Tak Adanya Kepastian Prosedur Sebabkan Polemik Izin Usaha Pertambangan

Anggota Komisi VII DPR RI Diah Nurwitasari usai mengikuti RDP Komisi VII DPR RI. Foto: Geraldi/nr

JAKARTA.NIAGA.ASIA – Tidak adanya transparansi dan kepastian prosedur (aturan) di Kementerian Energi dan Sumber Daya Mineral (ESDM) menjadi penyebab terjadinya polemik izin usaha pertambangan. Polemik perizinan usaha tambang ini mempunyai implikasi untuk hajat hidup orang banyak, sehingga perlu untuk segera diselesaikan.

Anggota Komisi VII DPR RI Diah Nurwitasari menegaskan itu saat mengikuti Rapat Dengar Pendapat (RDP) Komisi VII DPR RI dengan Sekretaris Jenderal (Sekjen) Kementerian ESDM dan Pelaksana Harian (Plh) Direktur Jenderal Minerba Kementerian ESDM, di Gedung Nusantara I, Senayan, Jakarta, Rabu (23/11/2022).

“Izin yang menggantung (dan) tidak jelas membuat perusahaan tidak beroperasi dan menyebabkan para penambang tidak bisa melakukan pekerjaannya. Oleh karena itu harus segera diputuskan statusnya, jangan sampai dibiarkan menggantung,” tegas Diah.

Politisi Partai Keadilan Sejahtera (PKS) itu menegaskan kepada pemerintah bahwa transparansi menjadi kunci utama dalam permasalahan yang terjadi.

“Dari berbagi persoalan yang ada, kata kuncinya adalah tranparansi pak. Terkait dengan izin, proses, saya kira semuanya sudah diatur, dan kelihatannya transparansinya lah yang hilang. Oleh karenanya, transparansi ini menjadi sesuatu yang harus ditegakkan oleh semua pihak,” saran Diah.

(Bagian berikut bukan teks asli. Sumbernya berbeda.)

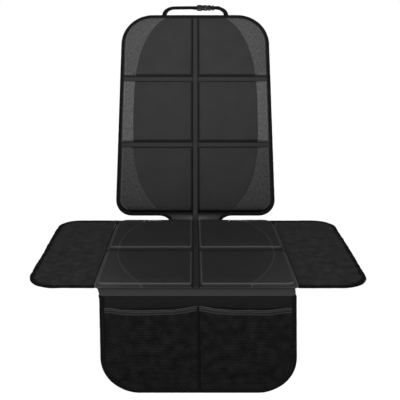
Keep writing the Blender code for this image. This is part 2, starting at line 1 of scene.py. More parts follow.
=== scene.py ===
"""Looks of a car seat protector mat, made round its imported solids.

Every cloth piece is drawn flat first, as it is cut: x runs across the mat, s runs along it from the
seat panel's front edge and h stands off its underside. lay() then folds it over the car seat.
"""

import math

import bpy
import numpy as np
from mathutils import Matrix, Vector, noise


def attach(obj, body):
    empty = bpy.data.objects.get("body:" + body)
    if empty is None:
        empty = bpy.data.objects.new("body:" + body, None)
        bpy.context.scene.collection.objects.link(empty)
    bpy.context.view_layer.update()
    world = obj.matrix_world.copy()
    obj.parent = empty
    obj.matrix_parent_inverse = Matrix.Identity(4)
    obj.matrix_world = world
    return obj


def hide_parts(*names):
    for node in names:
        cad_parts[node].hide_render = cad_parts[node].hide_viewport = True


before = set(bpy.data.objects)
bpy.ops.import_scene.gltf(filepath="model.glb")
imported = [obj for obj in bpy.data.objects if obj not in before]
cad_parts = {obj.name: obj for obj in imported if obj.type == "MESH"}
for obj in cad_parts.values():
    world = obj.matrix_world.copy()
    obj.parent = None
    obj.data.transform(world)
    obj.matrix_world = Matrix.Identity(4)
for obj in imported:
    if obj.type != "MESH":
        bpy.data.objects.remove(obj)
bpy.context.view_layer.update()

# Linings. Black non-slip cloth under the seat panel, the neck and the back panel, cut to their
# outlines. Rows of small rubber dots on it grip the car's own upholstery.

seat_depth = 0.463
neck_length = 0.031
back_length = 0.6545
apron_drop = 0.241
cushion_edge_radius = 0.014
neck_bend_radius = 0.038
neck_bend = math.radians(54)
lower_back_radius = 0.245
recline = math.radians(28)
past_the_top = 0.10
bend_step = math.radians(3)
apron_sway = 0.0032
apron_waist = 0.026
waist_rate = 11
apron_flare = 0.044

seat_edge = 0.2339
seat_front_corner = 0.020
seat_rear_corner = 0.036
back_foot = seat_depth + neck_length
back_top = back_foot + back_length - 0.0011
back_foot_edge = 0.2379
back_top_edge = 0.2329
back_foot_corner = 0.048
back_top_corner = 0.098
lining_thickness = 0.0012
lining_edge = 0.0012
lining_step = 0.0084
dot_pitch = 0.011
dot_radius = 0.0011
dot_rise = 0.0006
dot_inset = 0.014


def seat_profile():
    """Rows (s, y, z, outward y, outward z) up the cushion's front, over it and up the backrest."""
    heading = math.pi / 2
    lean = math.pi / 2 - recline
    runs = [(apron_drop, 0.0), (cushion_edge_radius * math.pi / 2, -math.pi / 2), (seat_depth, 0.0),
            (neck_bend_radius * neck_bend, neck_bend),
            (lower_back_radius * (lean - neck_bend), lean - neck_bend)]
    straight = neck_length + back_length - runs[3][0] - runs[4][0]
    runs.append((straight + past_the_top, 0.0))
    s = -runs[0][0] - runs[1][0]
    y = -seat_depth / 2 - cushion_edge_radius
    z = -cushion_edge_radius - apron_drop
    rows = [(s, y, z, -math.sin(heading), math.cos(heading))]
    for length, turn in runs:
        parts = max(1, math.ceil(abs(turn) / bend_step))
        half = turn / parts / 2
        chord = length / parts * (math.sin(half) / half if turn else 1)
        for _ in range(parts):
            heading += half
            y += chord * math.cos(heading)
            z += chord * math.sin(heading)
            heading += half
            s += length / parts
            rows.append((s, y, z, -math.sin(heading), math.cos(heading)))
    return np.array(rows)


profile = seat_profile()


def lay(flat):
    """Fold flat points (x, s, h) over the car seat. The apron hangs a little askew and flares."""
    x, s, h = np.asarray(flat, float).T
    hang = np.clip(-s / apron_drop, 0, 1)
    begun = np.clip(waist_rate * hang, 0, 1)
    x = x + begun * (apron_sway - apron_waist * x) + hang * (apron_sway + apron_flare * x)
    y, z, out_y, out_z = (np.interp(s, profile[:, 0], profile[:, k]) for k in range(1, 5))
    return np.column_stack((x, y + h * out_y, z + h * out_z))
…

Dalam kesempatan ini, Diah juga mempertanyakan mengenai kejelasan dari data yang dipaparkan jajaran Kementerian ESDM mengenai jumlah izin yang bermasalah beserta perkembangannya.

“Dalam paparan dikatakan ada sekitar 1981 izin yang dicabut, dimana 959 perusahaan telah melakukan klarifikasi. Memangnya ada berapa perusahaan yang melakukan keberatan akan pencabutan tersebut? Lalu bagaimana sisanya, apakah mereka diam menerima, atau seperti apa? Karena belum jelas disampaikan dalam paparan,” tanya Diah.

Diah menyayangkan tidak adanya perwakilan Kementerian Investasi/Badan Koordinasi Penanaman Modal (BKPM) dalam rapat ini, mengingat BKPM merupakan salah satu regulator yang berkaitan dengan izin usaha pertambangan.

“Sangat disayangkan, pada hari ini pihak BKPM tidak hadir. Karena harapan kami di forum ini kita bisa mendapatkan klarifikasi yang lebih komprehensif,” tutur Legislator Dapil Jawa Barat II itu.

Penjelasan Ditjen Minerba

Sebelumnya, Plh Dirjen Mineral dan Batu Bara Kementerian ESDM Idris Sihite mengatakan, status pencabutan Izin Usaha Pertambangan (IUP) oleh Satgas Penataan Lahan dan Penataan Investasi sudah mencapai 1.981 IUP.

Target IUP yang akan dicabut pemerintah di tahun ini sebanyak 2.078 izin berdasarkan Rencana Kerja dan Anggaran Belanja (RKAB). Adapun rincian dari total IUP yang dicabut tersebut yakni sebanyak 1.680 IUP merupakan perusahaan tambang mineral dan 301 sisanya adalah perusahaan batubara.

Idris menjelaskan, terdapat 959 perusahaan yang mengajukan keberatan atas pencabutan izin tersebut. Pemerintah pun telah beberapa kali melakukan proses evaluasi dan pembahasan untuk menindaklanjuti keberatan tersebut.

“Jumlah perusahaan yang telah melakukan klarifikasi atas keberatan atas pencabutan IUP tersebut sampai November 2022 adalah sebanyak 959 perusahaan dengan rincian IUP mineral 792 dan batu bara 167,” ujar Idris.